On peut se demander toutefois, si elle cherchait une telle réponse. Il semble que oui. Pour quelle fin ? M. Poutine a récupéré la Crimée, mais il est probable que le reste de l’Ukraine se rangera sérieusement du côté du camp européen, même si ses offres d’aide financières sont moins intéressantes que celle de la Russie. Avec ses manœuvres maladroites, M. Poutine a donné de nouvelles occasions à l’administration Obama de le diaboliser et peut-être d’augmenter la crédibilité américaine qui était à la baisse depuis quelques années. Autre effet possible : mettre un frein aux restrictions annoncées pour le budget du Pentagone. Le complexe militaro-industriel apprécierait également que les dépenses soient maintenues et d’autres industries s’attendraient aussi à en profiter.
On ne peut pas non plus mettre complètement de côté que, malgré les souhaits de M. Obama, les néo conservateurs dans son administration comme à l’extérieur cherchent à miner la coopération entre les États-Unis et la Russie dans les négociations avec l’Iran et sur la situation en Syrie. M. Poutine a secondé M. Obama dans ces négociations jusqu’ici.

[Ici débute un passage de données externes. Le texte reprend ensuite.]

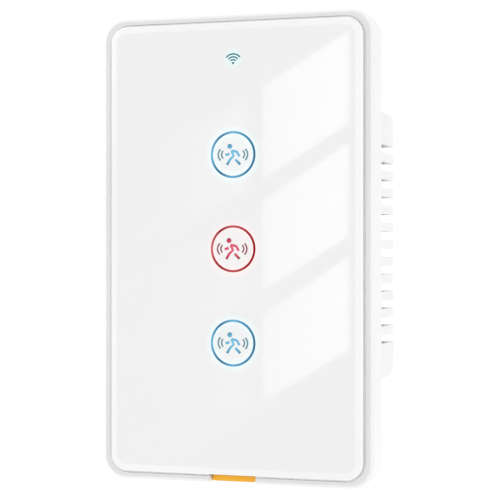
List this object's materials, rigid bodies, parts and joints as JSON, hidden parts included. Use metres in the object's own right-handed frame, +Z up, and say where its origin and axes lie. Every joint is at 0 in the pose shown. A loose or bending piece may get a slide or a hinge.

Ce n’est pas d’aujourd’hui que les gouvernements américains se mêlent des affaires des autres pays. C’est ce que nous démontre M. Robert Kagan, le mari de Mme Nuland, dans son livre d’histoire publié en 2006 et intitulé, Dangerous Nation. Il insiste auprès de ses compatriotes pou qu’ils prennent conscience que leur pays est encore un empire,
aujourd’hui comme dans le passé. Il écrit : « Les Américains ont intégré une certaine image d’eux-mêmes, à savoir que, par nature, telle une communauté repliée sur elle-même, ce n’était que sporadiquement, qu’elle s’aventurait loin dans le monde généralement pour répondre à des attaques perçues comme menaçantes. Cette image persiste toujours malgré quatre siècles d’expansion continue et d’implication toujours plus profonde dans les affaires mondiales. Et malgré des guerres innombrables, des interventions et des occupations prolongées de pays étrangers, elle est toujours vivante.
M. Kagan voudrais que nous soutenions l’empire avec délice. Je crois, qu’au contraire, il faut le rejeter et le liquider.